My bad i didnt wrote what i do know in initial post, i just was execpting a simplier answer. Y and X are divided by distance, and adjusted to center( same as camera(0, 0) function would do). Sorts are also easy conception, its in a lot of games rendering routine. But rot function... Well, thats where i start having questions. I was thinking that its kind of trick to make things look 3d, that will only work in this specific cart. I might be wrong tho.
So if im understanding this right, this cart is written to work... Just in that cart(who would thought?), and using its 3d is not really efficient. I have heard of projection matrices and all that trig stuff. I even tried to make 3d cube by Javidx tutorial but i really quickly stopped understanding things. Thank you very much, you made me understand a lot. Maybe not quite the time for 3d yet.


the cheesemug's cart and the commentary are really interesting and informative.

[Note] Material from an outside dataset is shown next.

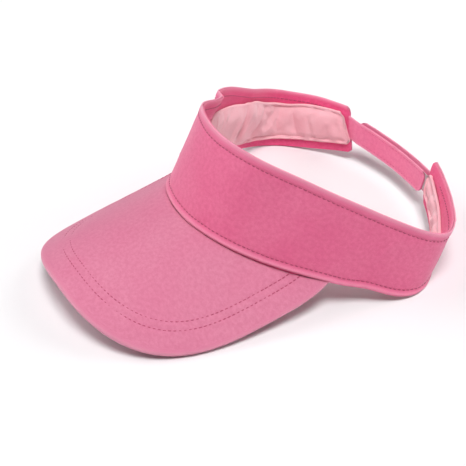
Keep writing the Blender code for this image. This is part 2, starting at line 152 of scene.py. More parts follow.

Great.


Hey, ioil13. Don't give up on 3D if it's something you really want to understand, it's mostly just a question of what level of detail you're interested in and how deep down the rabbit hole you want to dive.

Are you looking to understand 3D projection in a general way with all (or most) of the math stripped away so you're just getting the concepts? Or do you want to get into the nitty-gritty details of the mathematics behind it? Or something in between? Or do you just want to understand the code in your cart specifically or even just what exactly that rot function is doing? Any or all of that is possible it just depends what you're looking for.

> "Does anyone have really good posts about 3d, maybe videos...?"

https://www.youtube.com/watch?v=p4Iz0XJY-Qk (It's another spinning cube tutorial)

I haven't watched this particular video myself so I can't promise it will help. But I do know the channel and things are usually explained fairly well and enthusiastically so maybe give that one a try. He'll be coding in either Java or javascript but if you don't know either of those don't worry too much about the code and just focus on the concepts.